La Vie Parisienne. Jacques Offenbach.

Opéra bouffe.

Bernhard-Theater Zürich.

Radio Suisse Romande, Espace 2, Magazine de la musique, fin décembre 1990.

 

 

Le contraste vous déchire le cœur: Deux productions qui ne se ressemblent sous aucun aspect. A Genève le grand corps de ballet, la frénésie, les gags, la fantaisie déchaînée de Jérôme Savary – et surtout: le grand succès, la télévision, un public enthousiasmé. Puis vous allez à Zurich. Le Bernhard-Theater se trouve dans un bâtiment annexe de l'Opernhaus. Les gens affluent, puis vous voyez qu'à l'entrée, ils se séparent de vous et que vous restez seul devant la porte du Bernhard-Theater. Les autres vont regarder "Le Baron Tzigane" à l'Opernhaus, vous êtes le seul qui s'intéresse à "La Vie Parisienne". Bizarre. Puis vous entrez dans une salle qui ressemble plutôt à un café qu'àdun théâtre. Une soixantaine de guéridons, entourés de quatre chaises, et au fond de la salle un petit podium: la scène du Bernhard-Theater. L'orchestre n'a pas de fosse, on l'a fourré dans un coin, et par manque de place, on a réduit la partition pour l'adapter à l'ensemble minuscule entassé dans son coin: 1 premier violon, 1 deuxième violon, 1 alto, 1 violoncelle, un piano, trois souffleurs. Alors vous comprenez que vous devez vous attendre à une version anémique de "La Vie Parisienne". Orchestre réduit; scène minuscule; et le public: absent. C'est pourtant vendredi soir, mais vous êtes seul à votre table, et autour de vous, c'est le vide. Une quarantaine de spectateurs est dispersée dans une salle de quelque 300 places.
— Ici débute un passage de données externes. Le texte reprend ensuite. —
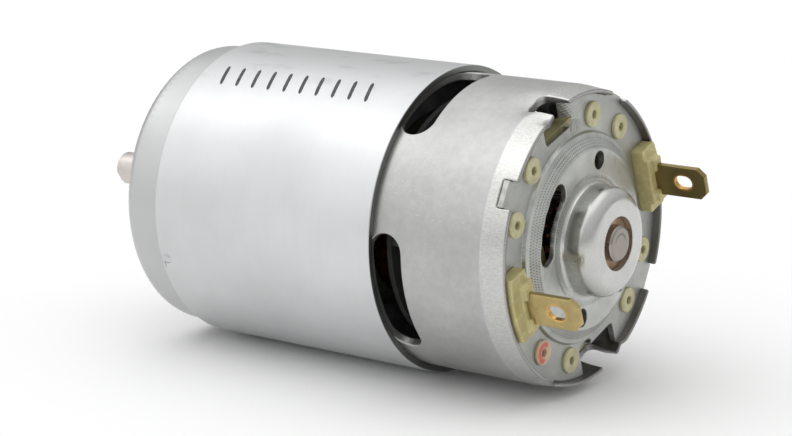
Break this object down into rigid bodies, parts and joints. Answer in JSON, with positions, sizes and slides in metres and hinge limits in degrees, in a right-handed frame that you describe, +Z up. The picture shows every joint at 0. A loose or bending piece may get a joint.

Alors vous commencez à avoir pitié avec les artistes avant même que le rideau ne se lève. Que vont-ils faire. Sauront-ils enthousiasmer ces spectateurs solitaires, sirotant leur flûte de Champagne avec des mines de croque-morts?

 

Puis le spectacle commence: Paris, Gare de l'Est. Deux, trois panneaux l'indiquent, mais vous ne trouvez pas de décorations qui excitent votre imagination, car vous êtes visiblement en face d'un théâtre pauvre. Bon. Le théâtre pauvre a lui aussi ses atouts. La mise en scène peut par son intelligence compenser le manque de somptuosité. Et les acteurs qui ne sont pas séparés par une fosse de leur public peuvent se sentir en intimité et donner un jeu fin et subtil pour des spectateurs avisés qui savent apprécier les détails. Mais hélas, puisque nous sommes dans un théâtre pauvre, la direction ne peut pas engager des acteurs de premier rang. Elle doit se contenter d'artistes bon marchés. Et où trouve-t-on des artistes bon marchés? Parmi les débutants et parmi les ratés. Les rôles jeunes sont donc assurés par des jeunes garçons imberbes aux gestes carrés. Et les vieux rôles sont donnés par des cabotins aux voix usées. Et bien vite vous vous rendez compte que vous ne pouvez pas exiger des miracles. Le théâtre de qualité coûte cher. Heureux les Genevois qui sont prêts à se le payer. Et ceux qui prétendent qu'on peut faire du bon théâtre avec peu d'argent, je les invite à se rendre à Zurich voir "La Vie Parisienne" au Bernhard-Theater. Mais qu'il n'oublient pas d'emporter des mouchoirs pour essuyer les larmes, tellement le spectacle est attristant.